Caméra à l’épaule pour donner l’impression de vitesse et de vibration, dans une image à la fois froide et habitée du directeur de la photographie, Sylvain Verdet, le film donne le tournis et la fièvre car les dialogues souvent inaudibles ou inachevés contribuent à rendre l’atmosphère étrange. Ce qui semble normal pour un film qui traite de phénomènes paranormaux ou présentés comme tels à une clientèle naïve.

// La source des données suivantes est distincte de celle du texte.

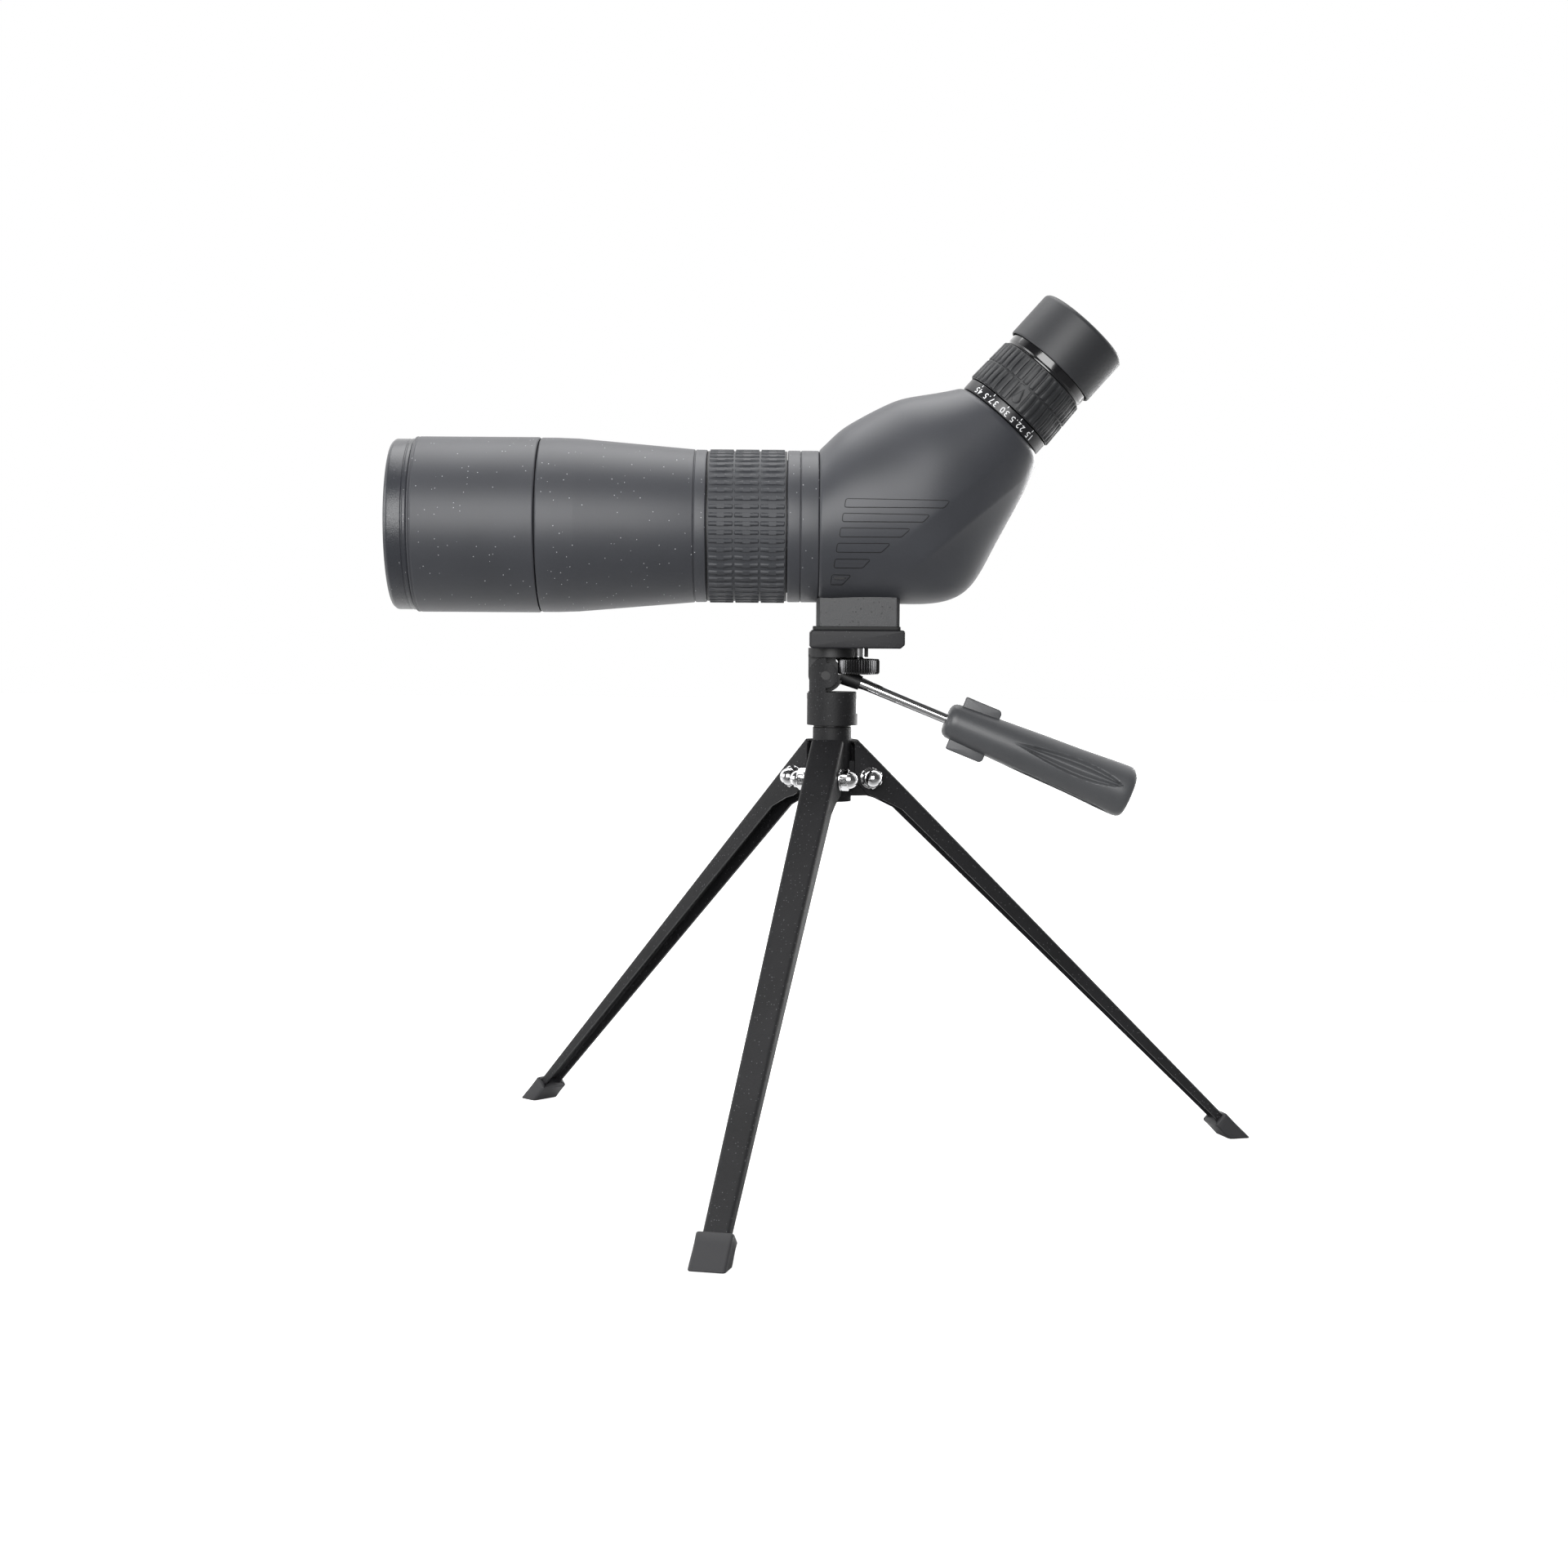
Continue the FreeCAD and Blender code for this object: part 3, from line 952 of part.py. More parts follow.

Ce début de film pose une question à laquelle il ne répond pourtant pas : pourquoi ce besoin de parler, ce besoin de mystères qui font toute l’âme humaine, dans toutes les sociétés ? "Les marabouts sont une réalité du quartier qui m’intéresse énormément, déclare Clément Cogitore. "Qu’est-ce que le récit consolateur de ces médiums, avec ses règles, et ses escroqueries, mais qui en même temps prend en charge une douleur réelle ? Raconter ce milieu était aussi, pour moi, une manière d’interroger ce qui est à l’œuvre dans mon travail, qui lui aussi procède du récit, et interroge cette nécessité de se raconter autant d’histoires".


 


 

Pour ce faire, le réalisateur s’est abondamment documenté. Sa directrice de casting, Tatiana Nuytten Vialle, a su l’assister pour soutenir et aider tous les acteurs non-professionnels, notamment les enfants mineurs de la rue de Tanger qui terrorisent réellement le quartier. Ils apparaissent dans la deuxième partie du film et représentent le point d’acmé de cette histoire. Ramsès parvient peu à peu à les canaliser et, disons le mot, à les aimer, parce que, justement, il a, pour la première fois, à leur contact, sa première vision.


 

Tout le film repose d’ailleurs en grande partie sur le talent de l’acteur qui interprète Ramsès, Karim Leklou, Celui-ci est depuis quelques années une des figures les plus remarquées du jeune cinéma français, avec sa palette de jeu très large, passant dans le même mouvement de la violence à la douceur et au charme, aussi à l’aise en petite frappe de Barbès, comme ici, qu’en fils de famille ou en flic compromis, comme dans Bac Nord de Cédric Jimenez (2020). Ce n’est pas pour rien en effet que les enfants vont subir l’envoûtement bénéfique de ce personnage démiurge et chaman, en lui offrant une chaîne et un pendentif ovale en or.

Jean-Max Méjean
Jeune Cinéma n°420-421, mars 2023


Goutte d’or. Réal, sc : Clément Cogitore ; ph : Sylvain Verdet ; mont : Isabelle Manquillet ; mu : Éric Betz. Int : Karim Leklou, Malik Zidi, Elsa Wolliaston (France, 2022, 98 mn).